Prior to the passage of Regulation 283/95 these "priority disputes" were dealt with by the Dispute Resolution Group of the Financial Services Commission. However, paragraph 7(1) of Regulation 283/95 provides that these inter-company disputes are to be dealt with by a private arbitrator appointed pursuant to the Arbitrations Act, 1991, S.O. 1991, c.17, rather than by the Commission.
On occasion, insurers have denied benefits and tried to avoid the effect of Regulation 283/95 by arguing that their companies did not afford coverage to any of the individuals involved in the accident. These insurers have pressed arbitrators at the Commission to determine the "coverage" issue on a preliminary basis before they honour the claim for benefits. They argued that until there has been a ruling that they are "an insurer", the Regulation does not apply to them.

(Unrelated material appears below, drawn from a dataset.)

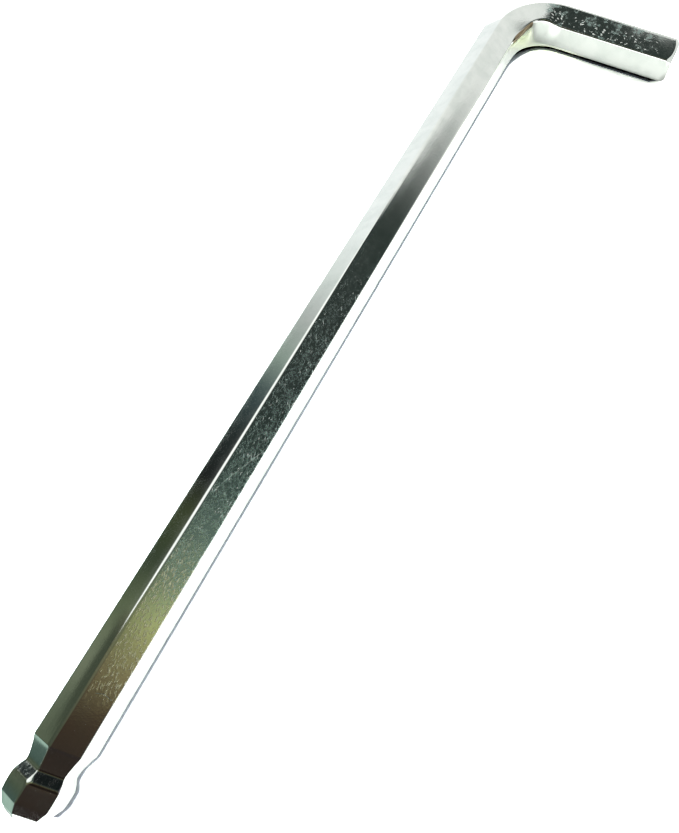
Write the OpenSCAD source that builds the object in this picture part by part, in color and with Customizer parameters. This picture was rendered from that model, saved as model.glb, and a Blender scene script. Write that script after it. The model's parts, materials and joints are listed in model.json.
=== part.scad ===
// Hex key with a ball end, bent from one length of plated hexagonal bar.
// It lies as it rests on a bench, on the lowest edges of its two arms, with
// the long arm along Y, the ball at -Y and the short arm pointing to +X.
// The origin is on the bench, under the middle of the whole key.

/* [Bar] */
// Width across the flats, which is the size of the key
across_flats = 6; // [5:0.1:8]
// Radius that drawing leaves on the six long edges of the bar
edge_radius = 0.45; // [0.2:0.05:0.7]

/* [Arms] */
// Long arm, from the outer flat of the short arm to the tip of the ball
long_length = 144; // [80:1:220]
// Short arm, from the outer flat of the long arm to its tip
short_length = 32; // [22:1:60]
// Radius of the bend, to the middle of the bar
bend_radius = 9.3; // [5:0.1:15]

/* [Short tip] */
// Depth of the turned chamfer below the flats, on the end face
tip_chamfer = 0.4; // [0.1:0.05:0.8]
// Slope of the turned chamfer, measured from the axis of the arm
tip_chamfer_angle = 40; // [25:1:60]

/* [Groove and neck] */
// Depth of the groove below the flats of the bar
groove_depth = 0.62; // [0.3:0.02:0.9]
// Length in which the groove comes down from the flats to the neck
groove_run = 2.25; // [1.4:0.05:4]
// Length of the straight neck between the groove and the ball's shoulder
neck_land = 0.25; // [0.1:0.05:1.5]

/* [Ball] */
// Length of the ball, from its tip to the foot of its shoulder
ball_length = 4.7; // [4.2:0.1:6]
// Distance from the tip to the widest place of the ball
widest_from_tip = 2.9; // [2.2:0.1:3.3]
// How much narrower than the bar the ball is, across its crowned faces
ball_ease = 0.2; // [0:0.02:0.3]
// How much less far than the bar's edges the corners of the ball reach
corner_ease = 0.1; // [0.01:0.01:0.2]
// Radius of the crown along the ball's faces and corners
crown_radius = 9; // [5:0.5:14]
// Slope of the shoulder's six faces, measured from the axis of the arm
shoulder_angle = 26; // [22:1:40]
// Slope to which the corners of the shoulder are turned
shoulder_turned_angle = 21; // [16:1:30]
// Clearance that turning keeps from the corners of the neck
turning_clearance = 0.05; // [0.02:0.01:0.1]

/* [Nose of the ball] */
// Length of the nose, from the tip to where its bevels meet the crowned faces
nose_length = 1.5; // [0.8:0.1:2]
// Slope of the nose's six bevels, measured from the axis of the arm
nose_angle = 29; // [20:1:45]
// Width across the flats of the nose's end face
tip_width = 3.4; // [2.6:0.1:3.8]
// Slope of the six small bevels that break the edge of the end face
tip_angle = 50; // [46:1:65]

/* [Hidden] */
plating = [0.79, 0.80, 0.77];
corners = 6;
corner_turn = 360 / corners;
edge_facets = 48;
round_facets = 180;
crown_facets = 300;
// Clear of the bar on every side, where a shape has to reach past it
reach = across_flats;
half_flats = across_flats / 2;
// Middle of each rounded edge, and how far the edge stands from the axis
edge_centre = (half_flats - edge_radius) / cos(corner_turn / 2);
corner_reach = edge_centre + edge_radius;
// Straight part of each arm, past the bend
bend_run = half_flats + bend_radius;
long_straight = long_length - bend_run;
short_straight = short_length - bend_run;
// Cutter of the groove: it is deepest at groove_bottom and runs out into the
// flats groove_run further up
neck_half = half_flats - groove_depth;
groove_bottom = ball_length + neck_land;
groove_radius = (groove_run * groove_run + groove_depth * groove_depth) / (2 * groove_depth);
// Half widths of the ball, across its faces and across its turned corners
ball_half = half_flats - ball_ease / 2;
ball_turned = corner_reach - corner_ease;
// Half width of the crowned faces where the nose begins, and the half width
// at the tip of which its bevels, and then the small bevels, would start
nose_before_widest = widest_from_tip - nose_length;
crown_at_nose = ball_half - crown_radius + sqrt(pow(crown_radius, 2) - pow(nose_before_widest, 2));
nose_half = crown_at_nose - nose_length * tan(nose_angle);
tip_half = tip_width / 2;
// What turning leaves at the foot of the shoulder, just clear of the neck
foot_turned = neck_half / cos(corner_turn / 2) + turning_clearance;

// Section of the bar: one corner points up, and flats face both sides
module bar_section() {
    polygon([
        for (corner = [0 : corners - 1], side = [-1, 1])
            let (turn = 90 + corner * corner_turn, tangent = turn + side * corner_turn / 2)
            [edge_centre * cos(turn) + edge_radius * cos(tangent),
             edge_centre * sin(turn) + edge_radius * sin(tangent)]
    ]);
    for (corner = [0 : corners - 1])
        rotate(90 + corner * corner_turn)
            translate([edge_centre, 0])
                circle(r = edge_radius, $fn = edge_facets);
}

// Both sides of a slope along the ball, narrow at the ball's tip or at its foot
module slope_side(half_width, angle, at_tip) {
    climb = ball_length * tan(angle);
    near = at_tip ? half_width : half_width + climb;
    far = at_tip ? half_width + climb : half_width;
    polygon([[0, -near], [ball_length, -far], [ball_length, far], [0, near]]);
}

// Ball seen from the side, its tip at x = 0: a crown, and the straight
// shoulder that comes down from it to the neck
module ball_side(widest, foot, foot_angle) {
    intersection() {
        slope_side(foot, foot_angle, false);
        intersection_for (side = [-1, 1])
            translate([widest_from_tip, side * (widest - crown_radius)])
                circle(r = crown_radius, $fn = crown_facets);
    }
}

// Side view of what is milled off above one flat: all round the ball, down
// to the neck, and the groove that runs out into the flat
module milled_off() {
    difference() {
        translate([-reach, 0])
            square([reach + groove_bottom + groove_radius, reach]);
        intersection() {
            ball_side(ball_half, neck_half, shoulder_angle);
            slope_side(nose_half, nose_angle, true);
            slope_side(tip_half, tip_angle, true);
        }
        translate([ball_length, -neck_half])
            square([neck_land + groove_run, 2 * neck_half]);
        difference() {
            translate([groove_bottom, -reach])
                square([2 * groove_radius, 3 * reach]);
            translate([groove_bottom, neck_half + groove_radius])
                circle(r = groove_radius, $fn = round_facets);
        }
    }
}

// Ring that is turned off the corners of the ball and its shoulder
module turned_off() {
    rotate_extrude($fn = round_facets)
        difference() {
            square([reach, ball_length]);
            rotate(90)
                mirror([0, 1])
                    ball_side(ball_turned, foot_turned, shoulder_turned_angle);
        }
}

// Long arm standing on the tip of its ball, up to the bend
module long_arm() {
    difference() {
        linear_extrude(height = long_straight) bar_section();
        for (flat = [0 : corners - 1])
            rotate(flat * corner_turn)
                rotate([0, -90, -90])
                    linear_extrude(height = 2 * reach, center = true) milled_off();
        turned_off();
    }
}

// Short arm standing on the bend, with its turned tip up
module short_arm() {
    face_radius = half_flats - tip_chamfer;
    chamfer_run = (reach - face_radius) / tan(tip_chamfer_angle);
    intersection() {
        linear_extrude(height = short_straight) bar_section();
        union() {
            cylinder(h = short_straight - chamfer_run, r = reach, $fn = round_facets);
            translate([0, 0, short_straight - chamfer_run])
                cylinder(h = chamfer_run, r1 = reach, r2 = face_radius, $fn = round_facets);
        }
    }
}

// Quarter turn that joins the arms, centred on the bend's own axis
module bend() {
    rotate_extrude(angle = 90, $fn = round_facets)
        translate([bend_radius, 0]) bar_section();
}

module hex_key() {
    middle = [short_length / 2, -long_length / 2, -corner_reach];
    color(plating)
        translate(-middle) {
            translate([half_flats, -long_length, 0])
                rotate([90, 0, 180]) long_arm();
            translate([bend_run, -bend_run, 0])
                rotate(90) bend();
            translate([bend_run, -half_flats, 0])
                rotate([90, 0, 90]) short_arm();
        }
}

hex_key();
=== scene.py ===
# %% [markdown]
# A hex key is one length of hexagonal steel bar. It is drawn through a die,
# cut, milled and turned to a ball at one end, bent once and nickel-plated.
# This notebook dresses it: it builds the bar again as a fine mesh with the
# soft edges of the real one, gives it the plated finish, and lights it.
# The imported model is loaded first. It is the frame: it fixes where the key
# lies and how large it is, and everything below is worked out from it.

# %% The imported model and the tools
import json
import math

import bmesh
import bpy
import numpy as np
from mathutils import Matrix, Vector


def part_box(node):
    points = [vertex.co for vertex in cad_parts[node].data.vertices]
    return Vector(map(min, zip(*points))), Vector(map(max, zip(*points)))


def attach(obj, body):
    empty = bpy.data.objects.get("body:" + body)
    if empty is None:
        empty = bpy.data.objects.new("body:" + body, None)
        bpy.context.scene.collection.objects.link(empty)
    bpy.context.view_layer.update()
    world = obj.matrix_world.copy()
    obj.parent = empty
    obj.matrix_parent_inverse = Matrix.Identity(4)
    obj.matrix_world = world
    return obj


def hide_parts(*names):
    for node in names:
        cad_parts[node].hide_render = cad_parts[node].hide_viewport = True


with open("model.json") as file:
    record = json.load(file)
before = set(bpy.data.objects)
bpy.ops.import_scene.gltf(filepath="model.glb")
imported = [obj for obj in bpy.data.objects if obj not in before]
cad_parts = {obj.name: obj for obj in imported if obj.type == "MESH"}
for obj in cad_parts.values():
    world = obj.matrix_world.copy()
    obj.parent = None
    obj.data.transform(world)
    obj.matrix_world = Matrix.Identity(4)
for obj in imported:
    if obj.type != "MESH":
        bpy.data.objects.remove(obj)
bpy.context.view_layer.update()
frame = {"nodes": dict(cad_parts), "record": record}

MM = 0.001
slots = [material["slot"] for material in frame["record"]["materials"]]
print("the frame holds", sorted(frame["nodes"]), "and slots", slots)

# %% [markdown]
# The camera hangs close over the ball end and looks down along the key, so
# the long arm narrows quickly towards the bend. A near camera is what makes
# a thin tool look large. Its optical axis doesn't pass through the middle of
# the picture, because the picture is cut from a larger one, and the shift
# says by how much. The place, the aim and the lens are real sizes.

# %% Camera
CAMERA_AT = Vector((16.13, -48.44, 71.2)) * MM
CAMERA_AIM = Vector((6.18, -23.76, 0.0)) * MM
CAMERA_ROLL = math.radians(3.18)
SENSOR = 36.0
LENS = 25.395
SHIFT = (-0.0659, 0.1)


def place_camera():
    data = bpy.data.cameras.new("camera")
    data.sensor_fit = "VERTICAL"
    data.sensor_height = SENSOR
    data.sensor_width = SENSOR
    data.lens = LENS
    data.shift_x, data.shift_y = SHIFT
    data.clip_start = MM
    camera = bpy.data.objects.new("camera", data)
    bpy.context.scene.collection.objects.link(camera)
    looking = (CAMERA_AIM - CAMERA_AT).to_track_quat("-Z", "Y").to_matrix().to_4x4()
    camera.matrix_world = Matrix.Translation(CAMERA_AT) @ looking @ Matrix.Rotation(CAMERA_ROLL, 4, "Z")
    bpy.context.scene.camera = camera
    return camera


camera = place_camera()
print("camera", [round(c / MM, 1) for c in camera.location], "mm from the origin, lens", LENS)

# %% [markdown]
# The driving sizes of the key. The two arms and the reach of the corners
# come from the frame's box. The rest are the sizes to which the bar is
# drawn and its ends are cut, in millimetres, because a toolmaker reads them
# so. The mesh is scaled to metres once, when it is made.

# %% Sizes of the bar and of its two ends
box_low, box_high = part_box("hex_key")
long_arm = (box_high.y - box_low.y) / MM
short_arm = (box_high.x - box_low.x) / MM
corner_reach = (box_high.z - box_low.z) / 2 / MM
half_flats = 3.0
bend_radius = 9.3
corner_angle = math.radians(60)
half_corner = corner_angle / 2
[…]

In Mariona and Canadian General Insurance Company (A96-000717, September 25, 1998) the arbitrator concluded that she had the authority to deal with the coverage issue. In Brown and Allstate Insurance Company of Canada (A97-000579, May 29, 1997) Senior Arbitrator Rotter decided that the coverage issue should be dealt with as part of the private arbitration contemplated by Regulation 283/95, and that in the interim the first insurer to receive the demand for benefits was bound to pay them. A judicial review of the Brown decision was dismissed.
However, in this case the Applicants' counsel has abandoned his demand that State Farm (the company his clients first applied to) pay the benefits pending a private arbitration disposing of the "priority dispute." In these circumstances it does not appear that Regulation 283/95 is a bar to my dismissing the claim on consent. Pilot, which is not a party to this proceeding, or this agreement, is obviously not bound by the decision.
EXPENSES:
Neither party asked for expenses at the hearing.
June 16, 2000
Stewart McMahon
Arbitrator
Date
Neutral Citation: 2000 ONFSCDRS 109
FSCO A99-000376
FINANCIAL SERVICES COMMISSION OF ONTARIO
BETWEEN:
ROSA CAICEDO, LIBORIA MONTIEL and DAVID PAREJA
Applicants
and
STATE FARM MUTUAL AUTOMOBILE INSURANCE COMPANY
Insurer
ARBITRATION ORDER
Under section 282 of the Insurance Act, R.S.O. 1990, c.I.8, as amended, it is ordered that:
- On the consent of all parties, the Applicants' claims are dismissed without expenses.
June 16, 2000
Stewart McMahon
Arbitrator
Date
Footnotes
- The Statutory Accident Benefits Schedule —Accidents on or after November 1, 1996, Ontario Regulation 403/96, as amended by Ontario Regulations 462/96, 505/96, 551/96 and 303/98.